«Así que, al igual que cantamos en Nochebuena, No la debemos dormir, la Noche Santa, no la debemos dormir; aunque sabemos lo que sucede no podemos permitirnos el lujo de decirle al corazón que cierre sus ojos, que de dé otra vuelta, remolón, ahora que ya todo va a ser fácil, ahora que las respuestas se han puesto al alcance de la mano, ahora que todo lo que nos ha costado creer, podemos tocarlo con las manos».
¿Cuánto tiempo hace que no esperas nervioso que amanezca porque al día siguiente te espera algo que prevés estupendo? Da igual si hace mucho o hace poco, pero quiero que te sitúes en una situación semejante. Cierto es que aunque los días de la Semana Santa nos hayan ido poco a poco encogiendo el corazón, desde la ilusión del Domingo de Ramos al tremendo dolor del Viernes y el espeso silencio del Sábado Santo; el evangelio nos hace spoiler, sabemos lo que va a suceder; es más, vivimos cada día de lo que hoy sucede. ¿Cómo estaríamos si no supiésemos que Jesús iba a resucitar? Vale, de acuerdo, lo sabemos, pero, ¿cómo lo vivimos? Esa es la cuestión.
Así que, al igual que cantamos en Nochebuena, No la debemos dormir, la Noche Santa, no la debemos dormir; aunque sabemos lo que sucede no podemos permitirnos el lujo de decirle al corazón que cierre sus ojos, que de dé otra vuelta, remolón, ahora que ya todo va a ser fácil, ahora que las respuestas se han puesto al alcance de la mano, ahora que todo lo que nos ha costado creer, podemos tocarlo con las manos.
Las mujeres, no pueden dormir, madrugan porque quieren tocar el cuerpo de Jesús, quieren encontrarse de nuevo con quien quieren, quieren colocar el último vestido para que lo abrace la tierra. Ellas llegan y no ven nada porque no encuentran lo que buscan. Avisan a Pedro y a Juan, que llegan corriendo, echando el bofe, y solo encuentran vendas en el suelo. Jesús está vivo. Ya no necesita trajes de muerto. Dios lo ha resucitado, ha cumplido su palabra, la misma que se resistían a creer.
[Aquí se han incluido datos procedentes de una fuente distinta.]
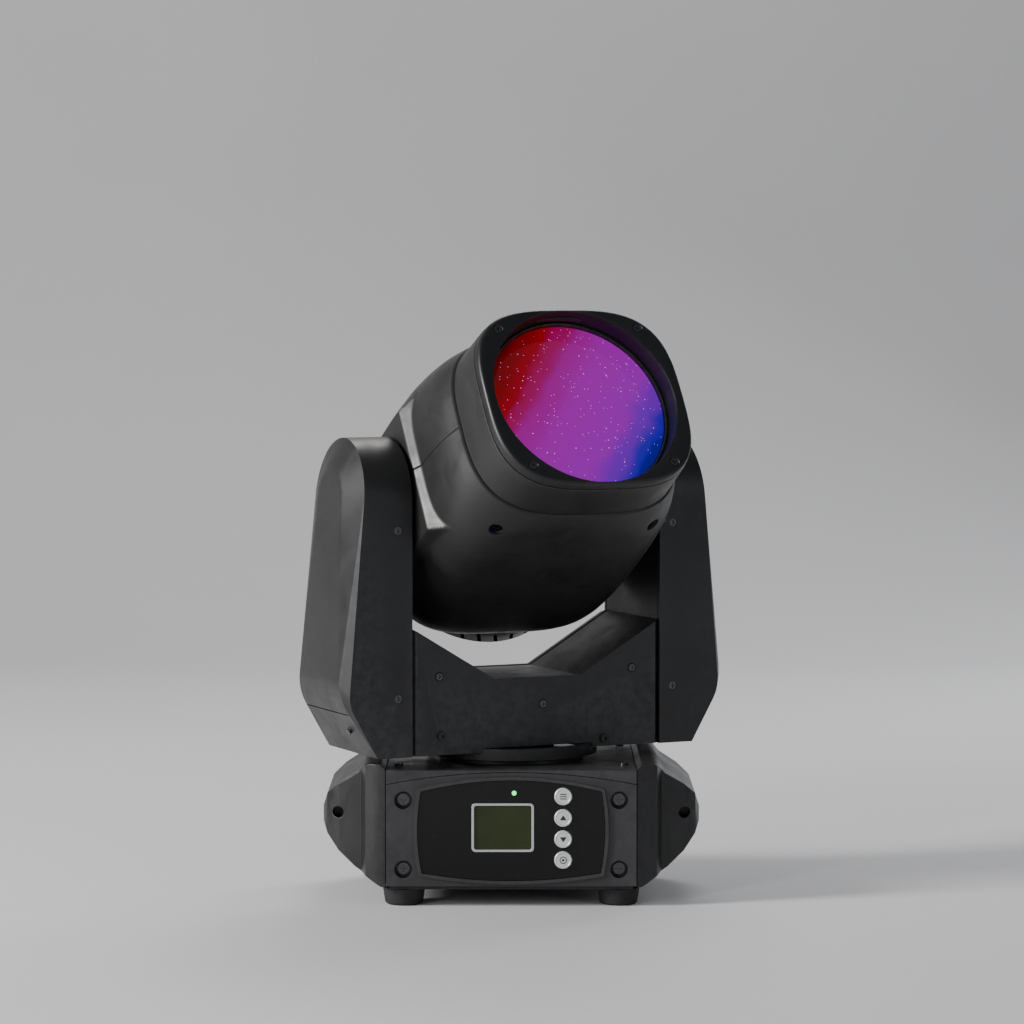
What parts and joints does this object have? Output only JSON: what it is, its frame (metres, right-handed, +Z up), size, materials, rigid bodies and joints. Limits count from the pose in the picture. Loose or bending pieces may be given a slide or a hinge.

Lo específico de la Pascua no es lo que Dios hace con un cadáver sino lo que hace con una víctima, se trata de un crucificado que vive.
La palabra de las mujeres no era creíble, pero era cierta, como nos pasa tantas veces cuando el prejuicio nos aparca en las afueras de la realidad. Este es también hoy nuestro riesgo: no escuchar a quienes siguen a un Jesús vivo, a quienes viven en la novedad sin miedo a romper sus caducos esquemas; a quienes lo reclaman desde el sufrimiento y el dolor; a quienes viven esperanzados, a quienes intentan abrir caminos de felicidad, tejer senderos de alegría… Parece que es mejor y, políticamente correcto, seguir durmiendo y oliendo a alcanfor, ahogándonos en la sospecha de quien dice que se puede amar a Dios, ser feliz y disfrutar de la vida sin complejos ni ñoñerías.
Un año más, mientras nos desperezamos, se ha abierto la puerta de la vida. Estamos en Galilea donde se respiran a raudales esperanza, libertad y alegría. La esperanza nos mantiene fuertes ante la resignación, el desencanto, la trivialidad y el agarbanzamiento; nos empuja con las dos manos a luchar por un mundo mejor. La libertad nos fortalece para amar sin límite frente a nuestros miedos y egoísmos. La alegría, el gozo, nos permite borrar de nuestro alrededor los horizontes sombríos, la tristeza, la desolación, la estrechez de los sepulcros de nuestros complejos, las telarañas de nuestros miedos y el corsé de los cumplimientos.
Un año más volvemos a tocar la gloria con los dedos. Palpamos la energía de Dios en el fango de nuestras miserias. Tendremos que elegir entre despertarnos o seguir remoloneando entre rutinas. Feliz Pascua.